Set exercise —
Scan the lines below for the word "code". Copy each line you find it in.

Material provided —
+ + + +

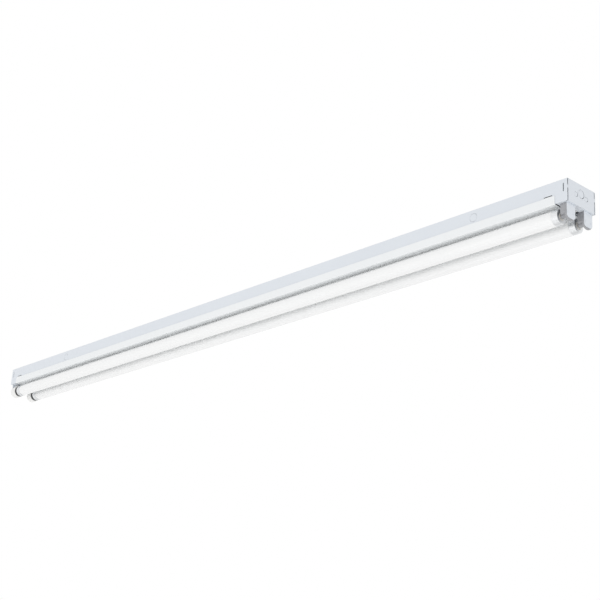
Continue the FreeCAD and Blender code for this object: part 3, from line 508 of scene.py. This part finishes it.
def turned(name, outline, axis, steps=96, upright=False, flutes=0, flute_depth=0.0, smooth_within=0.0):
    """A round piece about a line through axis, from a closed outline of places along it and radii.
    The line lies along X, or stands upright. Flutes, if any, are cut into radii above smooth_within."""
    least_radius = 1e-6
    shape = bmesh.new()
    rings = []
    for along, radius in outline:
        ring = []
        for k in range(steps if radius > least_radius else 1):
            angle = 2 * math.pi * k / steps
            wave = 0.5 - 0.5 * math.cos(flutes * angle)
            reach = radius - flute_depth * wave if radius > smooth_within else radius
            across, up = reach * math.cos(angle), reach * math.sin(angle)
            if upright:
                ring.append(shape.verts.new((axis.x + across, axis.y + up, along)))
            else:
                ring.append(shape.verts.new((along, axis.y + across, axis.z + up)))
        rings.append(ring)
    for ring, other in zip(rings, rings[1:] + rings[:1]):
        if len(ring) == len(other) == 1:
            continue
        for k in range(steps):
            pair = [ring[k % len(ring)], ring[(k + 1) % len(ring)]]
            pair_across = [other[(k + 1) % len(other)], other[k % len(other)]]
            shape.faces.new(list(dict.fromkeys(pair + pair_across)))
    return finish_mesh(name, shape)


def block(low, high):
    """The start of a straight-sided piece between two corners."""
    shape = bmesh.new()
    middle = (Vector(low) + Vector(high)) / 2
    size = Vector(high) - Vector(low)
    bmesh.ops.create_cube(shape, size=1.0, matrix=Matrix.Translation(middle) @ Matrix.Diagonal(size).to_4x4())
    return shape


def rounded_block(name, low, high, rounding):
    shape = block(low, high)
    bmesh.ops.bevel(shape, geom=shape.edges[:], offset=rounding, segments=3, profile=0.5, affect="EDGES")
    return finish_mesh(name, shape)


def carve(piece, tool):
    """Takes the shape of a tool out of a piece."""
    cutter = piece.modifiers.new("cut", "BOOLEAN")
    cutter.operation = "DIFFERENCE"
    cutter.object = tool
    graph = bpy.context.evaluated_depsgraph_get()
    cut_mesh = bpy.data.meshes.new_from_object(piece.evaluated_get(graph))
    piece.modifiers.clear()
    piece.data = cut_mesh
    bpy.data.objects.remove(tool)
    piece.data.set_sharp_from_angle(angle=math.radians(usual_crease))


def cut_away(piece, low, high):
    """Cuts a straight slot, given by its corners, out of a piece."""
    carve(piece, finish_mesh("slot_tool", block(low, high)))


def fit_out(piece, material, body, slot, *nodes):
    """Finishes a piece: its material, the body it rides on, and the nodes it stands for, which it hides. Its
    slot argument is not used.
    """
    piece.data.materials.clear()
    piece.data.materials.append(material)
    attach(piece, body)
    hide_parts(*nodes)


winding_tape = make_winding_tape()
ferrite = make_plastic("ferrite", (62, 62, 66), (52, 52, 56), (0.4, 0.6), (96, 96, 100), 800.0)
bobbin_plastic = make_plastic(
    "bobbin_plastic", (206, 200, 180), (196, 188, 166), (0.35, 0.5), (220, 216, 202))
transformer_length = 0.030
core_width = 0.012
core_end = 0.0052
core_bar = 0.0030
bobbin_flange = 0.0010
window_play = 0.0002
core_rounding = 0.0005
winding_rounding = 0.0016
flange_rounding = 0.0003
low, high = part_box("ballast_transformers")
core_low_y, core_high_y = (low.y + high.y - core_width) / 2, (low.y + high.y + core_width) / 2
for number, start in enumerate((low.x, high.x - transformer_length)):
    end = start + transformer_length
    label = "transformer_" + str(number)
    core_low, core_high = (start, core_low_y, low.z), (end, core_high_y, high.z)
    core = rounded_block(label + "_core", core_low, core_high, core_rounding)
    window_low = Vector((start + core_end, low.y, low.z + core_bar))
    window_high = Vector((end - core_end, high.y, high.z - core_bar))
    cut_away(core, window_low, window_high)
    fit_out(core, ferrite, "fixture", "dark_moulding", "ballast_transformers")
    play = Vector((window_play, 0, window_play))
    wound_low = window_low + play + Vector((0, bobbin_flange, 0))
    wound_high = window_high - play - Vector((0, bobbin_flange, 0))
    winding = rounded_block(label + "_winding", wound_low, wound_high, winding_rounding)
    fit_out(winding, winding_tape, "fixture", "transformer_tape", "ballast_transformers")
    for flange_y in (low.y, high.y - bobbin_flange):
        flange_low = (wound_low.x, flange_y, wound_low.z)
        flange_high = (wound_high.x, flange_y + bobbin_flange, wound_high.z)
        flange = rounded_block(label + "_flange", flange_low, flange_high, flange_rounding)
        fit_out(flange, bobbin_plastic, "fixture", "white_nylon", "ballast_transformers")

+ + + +

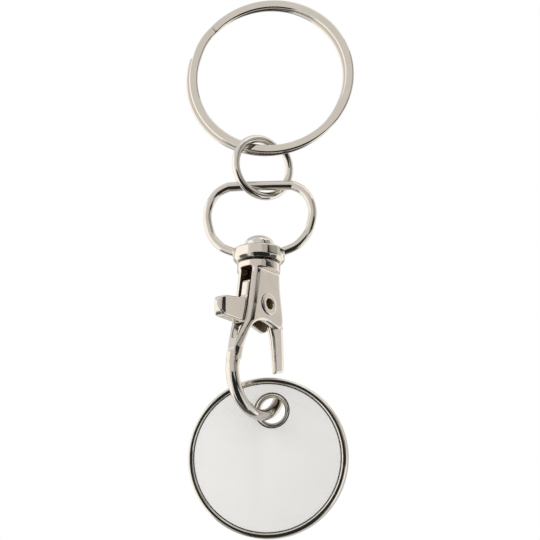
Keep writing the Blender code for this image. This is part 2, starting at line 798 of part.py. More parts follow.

+ + + +

Exercise result —
Continue the FreeCAD and Blender code for this object: part 3, from line 508 of scene.py. This part finishes it.
Keep writing the Blender code for this image. This is part 2, starting at line 798 of part.py. More parts follow.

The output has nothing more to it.